Cette opération se déroulera en plusieurs phases. Dans un premier temps, La Banque Postale compte acquérir la part de 16,1% de CNP Assurances détenue par BPCE, ce qui porterait sa propre participation à 78,9% du capital de l'assureur. Le groupe bancaire prévoit ensuite de déposer auprès de l'Autorité des marchés financiers (AMF) son offre pour les actionnaires minoritaires de CNP Assurances représentant 21,1% du capital. Après Natixis cet été, CNP est la seconde entreprise financière qui décide de quitter la cote en moins d’un an.
Au prix proposé, le rachat des 37,2% du capital de l’assureur représenterait un coût de 5,6 milliards d'euros pour La Banque Postale, conseillée dans cette affaire par Barclays et Morgan Stanley. La somme apparaît largement supportable pour la structure aujourd’hui, ce qui n’était pas le cas il y a deux ans. En 2019, lorsqu’elle devait monter à plus de 62% au capital de CNP en reprenant la part de 40% détenue par la Caisse des dépôts, La Banque Postale avait obtenu une dérogation de l’AMF pour ne pas avoir à lancer une offre publique d’achat sur le solde du capital de l’assureur.
Stratégie respectée
Ce projet d'acquisition permet à La Banque Postale de consolider et de simplifier son pôle assurance. L’opération facilite au passage l’intégration prévue dans CNP des activités d’assurance dommages, santé et prévoyance, aujourd’hui logées dans La Banque Postale Assurance.
Le rachat des parts minoritaires de CNP à la demande de la banque et qui, selon des sources proches, se serait décidé en quelques semaines, participe à l’application du plan stratégique de LBP. Cette opération n’est d’ailleurs pas sa seule initiative en ce sens. Toujours dans une optique de diversification de ses revenus, LBP a aussi créé il y a quinze jours une banque de financement et d’investissement. La logique est respectée car au mois de juillet dernier La Banque Postale a aménagé la manière dont elle présente ses résultats. Elle ne distingue plus la banque, l’assurance et la gestion d’actifs, mais elle fait, depuis lors, apparaître quatre nouveaux pôles : la bancassurance en France, la bancassurance à l’international, la banque patrimoniale et la gestion d’actifs, et la banque de grande clientèle et d’investissement.
Un modèle plébiscité
Pour BPCE, conseillé par Rothschild, les arguments avancés sont de même nature.
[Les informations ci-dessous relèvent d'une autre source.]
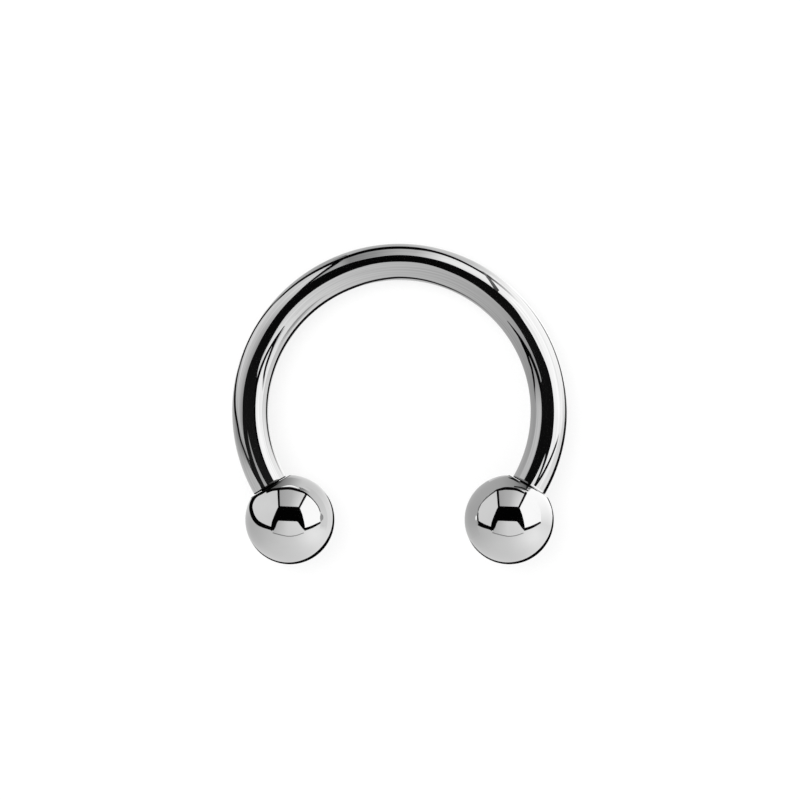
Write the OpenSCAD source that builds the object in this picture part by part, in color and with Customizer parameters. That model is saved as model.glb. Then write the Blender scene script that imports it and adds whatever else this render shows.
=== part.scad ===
// Horseshoe barbell: a bent bar with a ball screwed on each end, lying on its side.
// X runs from ball to ball, +Y points at the crown of the bend, and Z = 0 is what it lies on.

/* [Bar] */
// Diameter of the wire
wire_d = 1.63; // [1.5:0.01:1.9]
// Clear width inside the bend
inner_d = 11.75; // [9:0.05:16]
// Angle of each shoulder below the middle of the bend, in degrees
shoulder_drop = 30; // [15:1:35]
// Width of the small chamfer on each shoulder
edge_break = 0.06; // [0.03:0.01:0.1]

/* [Threaded posts] */
// Outer diameter of the thread
thread_d = 1.2; // [1.1:0.05:1.3]
// Distance from one thread crest to the next
thread_pitch = 0.25; // [0.2:0.05:0.3]
// Length of each post beyond its shoulder
post_l = 2.2; // [1.6:0.1:2.4]

/* [Balls] */
// Diameter of each ball
ball_d = 4; // [3.6:0.1:6]
// How far the ground flat shows around the wire
flat_margin = 0.18; // [0.05:0.01:0.25]

/* [Fits] */
// Gap between each shoulder and its ball
seat_gap = 0.02; // [0.01:0.01:0.05]
// Gap around each post in its hole
thread_gap = 0.03; // [0.02:0.01:0.08]

/* [Hidden] */
$fn = 96;

// A shape that is cut away starts this far outside the surface it cuts
past = 0.5;

// Bend: the arc runs from one shoulder over the crown to the other
wire_r = wire_d / 2;
bend_r = inner_d / 2 + wire_r;

// Thread: a 60 degree form, with a flat an eighth of the pitch wide on each crest
thread_depth = 0.6134 * thread_pitch;
crest_r = thread_d / 2;
core_r = crest_r - thread_depth;
crest_l = thread_pitch / 8;
relief_l = 0.1;
tip_l = thread_depth;
root_l = 0.3;
turns = floor((post_l - relief_l - tip_l) / thread_pitch);

// Ball: its flat stands seat_gap off the shoulder, and the hole is a little longer than the post
ball_r = ball_d / 2;
flat_r = wire_r + flat_margin;
flat_h = sqrt(ball_r * ball_r - flat_r * flat_r);
hole_r = crest_r + thread_gap;
hole_l = post_l + 0.1;
drill_tip_l = hole_r * tan(31);
ball_seat = seat_gap + flat_h;

// Lying pose: the crown of the bend and both balls touch Z = 0
ball_drop = bend_r * sin(shoulder_drop) + ball_seat * cos(shoulder_drop);
tilt = asin((ball_r - wire_r) / (bend_r + ball_drop));
bend_z = wire_r + bend_r * sin(tilt);
y_high = bend_r * cos(tilt) + wire_r;
y_low = -ball_drop * cos(tilt) - ball_r;

// Lays the upright shape down with the middle of its box over the origin
module lying() {
    translate([0, -(y_high + y_low) / 2, bend_z])
        rotate([-tilt, 0, 0])
            children();
}

// Puts a child on the middle of the right shoulder, with +Z running out of the wire
module at_right_end() {
    rotate([0, 0, -shoulder_drop])
        translate([bend_r, 0, 0])
            rotate([90, 0, 0])
                children();
}

// The same on the left shoulder
module at_left_end() {
    mirror([1, 0, 0])
        at_right_end()
            children();
}

// Half outline of a post: its root stands inside the wire, and each crest is a ring of its own
function post_outline() = concat(
    [
        [0, -root_l],
        [core_r, -root_l]
    ],
    [
        for (i = [0 : turns - 1])
            each [
                [core_r, relief_l + i * thread_pitch],
                [crest_r, relief_l + (i + 0.5) * thread_pitch - crest_l / 2],
                [crest_r, relief_l + (i + 0.5) * thread_pitch + crest_l / 2]
            ]
    ],
    [
        [core_r, relief_l + turns * thread_pitch],
        [core_r, post_l - tip_l / 2],
        [core_r - tip_l / 2, post_l],
        [0, post_l]
    ]
);

module threaded_post() {
    rotate_extrude()
        polygon(post_outline());
}

// What the chamfer takes off the rim of a shoulder
module shoulder_chamfer() {
    rotate_extrude()
        polygon([
            [wire_r - edge_break - past, past],
            [wire_r + past, -edge_break - past],
            [wire_r + past, past]
        ]);
}

module bent_wire() {
    difference() {
        rotate_extrude(angle = 180 + 2 * shoulder_drop, start = -shoulder_drop)
            translate([bend_r, 0])
                circle(d = wire_d);
        at_right_end()
            shoulder_chamfer();
        at_left_end()
            shoulder_chamfer();
    }
}

// The hole is drilled along the ball's own +Z side, which carries the ground flat
module drilled_ball() {
    difference() {
        sphere(d = ball_d);
        translate([-ball_r, -ball_r, flat_h])
            cube([ball_d, ball_d, ball_r]);
        translate([0, 0, flat_h - hole_l])
            cylinder(h = hole_l + past, r = hole_r);
        translate([0, 0, flat_h - hole_l - drill_tip_l])
            cylinder(h = drill_tip_l, r1 = 0, r2 = hole_r);
    }
}

// A ball turned round so that its flat faces the shoulder
module seated_ball() {
    translate([0, 0, ball_seat])
        rotate([180, 0, 0])
            drilled_ball();
}

module horseshoe_bar() {
    color("silver")
        lying()
            union() {
                bent_wire();
                at_right_end()
                    threaded_post();
                at_left_end()
                    threaded_post();
            }
}

module left_ball() {
    color("gainsboro")
        lying()
            at_left_end()
                seated_ball();
}

module right_ball() {
    color("gainsboro")
        lying()
            at_right_end()
                seated_ball();
}

horseshoe_bar();
left_ball();
right_ball();
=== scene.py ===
import math

import bmesh
import bpy
from mathutils import Matrix, Vector


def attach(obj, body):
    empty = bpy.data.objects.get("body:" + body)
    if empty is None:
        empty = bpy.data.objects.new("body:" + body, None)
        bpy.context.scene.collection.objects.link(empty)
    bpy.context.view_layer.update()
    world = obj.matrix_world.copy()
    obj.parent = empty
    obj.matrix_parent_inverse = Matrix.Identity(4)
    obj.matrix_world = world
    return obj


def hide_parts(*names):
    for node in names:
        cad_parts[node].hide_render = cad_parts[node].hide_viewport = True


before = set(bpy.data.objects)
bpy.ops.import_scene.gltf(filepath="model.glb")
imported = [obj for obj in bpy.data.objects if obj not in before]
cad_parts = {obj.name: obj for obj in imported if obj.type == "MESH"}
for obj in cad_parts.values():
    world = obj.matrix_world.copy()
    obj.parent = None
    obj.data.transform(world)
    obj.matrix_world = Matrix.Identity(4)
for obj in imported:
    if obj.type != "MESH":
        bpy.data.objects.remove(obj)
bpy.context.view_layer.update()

scene = bpy.context.scene
mm = 0.001
fullTurn = 2 * math.pi
tinyEdge = 0.0001 * mm        # shorter edges are dissolved
weldDistance = 0.0004 * mm    # closer points become one

# node types and settings that come up again and again
mathNode, rangeNode, mixNode = "ShaderNodeMath", "ShaderNodeMapRange", "ShaderNodeMix"
splitNode, joinNode, switchNode = "ShaderNodeSeparateXYZ", "ShaderNodeCombineXYZ", "GeometryNodeSwitch"
add, subtract, multiply, divide, multiplyAdd = (
    {"operation": word} for word in ("ADD", "SUBTRACT", "MULTIPLY", "DIVIDE", "MULTIPLY_ADD"))
sine, cosine, least, most, lessThan, greaterThan = (
    {"operation": word} for word in ("SINE", "COSINE", "MINIMUM", "MAXIMUM", "LESS_THAN", "GREATER_THAN"))
roundOff, absolute = {"operation": "ROUND"}, {"operation": "ABSOLUTE"}
ofNumbers, ofColours = {"input_type": "FLOAT"}, {"data_type": "RGBA"}


def toLinear(hexColour):
    # sRGB hex to the linear red, green, blue and alpha that a shader takes
    parts = [int(hexColour[i:i + 2], 16) / 255 for i in (0, 2, 4)]
    return tuple(p / 12.92 if p <= 0.04045 else ((p + 0.055) / 1.055) ** 2.4 for p in parts) + (1.0,)


def addNode(tree, kind, settings=None, links=None):
    # settings are the node's own options; links give a socket a value, another socket or a node
    node = tree.nodes.new(kind)
    for option, value in (settings or {}).items():
        setattr(node, option, value)
    for place, value in (links or {}).items():
        if isinstance(value, bpy.types.Node):
            value = value.outputs[0]
        if isinstance(value, bpy.types.NodeSocket):
            tree.links.new(value, node.inputs[place])
        else:
            node.inputs[place].default_value = value
    return node


# the inputs of the geometry trees, by kind of socket; lengths are in metres
treeInputs = {
    "Float": ("Bend Radius", "Wire Radius", "Edge Break", "Half Sweep", "Radius", "Flat Radius",
              "Mouth Radius", "Mouth Depth", "Root Radius", "Crest Radius", "Pitch", "Relief", "Length",
              "Point Length", "Weld"),
    "Int": ("Break Rows", "Segments", "Steps", "Rows Per Turn", "Turns"),
    "Vector": ("Left Place", "Right Place"),
    "Rotation": ("Left Turn", "Right Turn"),
    "Material": ("Material",),
}
wireInputs = ("Bend Radius", "Wire Radius", "Edge Break", "Half Sweep", "Break Rows", "Segments", "Steps")
threadInputs = ("Root Radius", "Crest Radius", "Pitch", "Relief", "Length", "Rows Per Turn", "Turns")
mouthInputs = ("Mouth Radius", "Mouth Depth", "Point Length", "Segments")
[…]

Les deux établissements, comme les autres grandes banques de la place, suivent des stratégies similaires concernant l’intégration des métiers bancaires et de l’assurance. «Notre participation dans CNP n’était plus stratégique depuis que BPCE a décidé de devenir un bancassureur de plein exercice en 2016. Le plus important est que les partenariats commerciaux entre CNP, La Banque Postale et le groupe BPCE, qui fonctionnent bien, soient prolongés dans la durée», explique Laurent Mignon, président du directoire du groupe BPCE. Ce dernier distribue dans ses réseaux l'assurance emprunteur de CNP.
Dans le même temps, les deux groupes ont annoncé jeudi leur entrée en négociations exclusives concernant le projet d’acquisition par Natixis Investment Managers de 40% du capital d’AEW Europe et de 45% du capital d’Ostrum Asset Management, aujourd’hui détenus par LBP. «Le rachat à 100% d’AEW Europe et Ostrum, qui conforte notre stratégie dans l’asset management, devrait nous coûter environ 240 millions d’euros, tandis que la vente de notre part dans CNP rapportera 2,4 milliards. L’ensemble de l’opération aura un impact positif de 17 points de base sur la solvabilité de BPCE», a précisé Laurent Mignon. Même si la ligne CNP vaut 2,9 milliards d'euros dans les comptes de BPCE, sa cession n'entraînera pas de moins-value comptable car ce chiffre intègre des éléments de réévaluation déjà comptabilisés dans le bilan.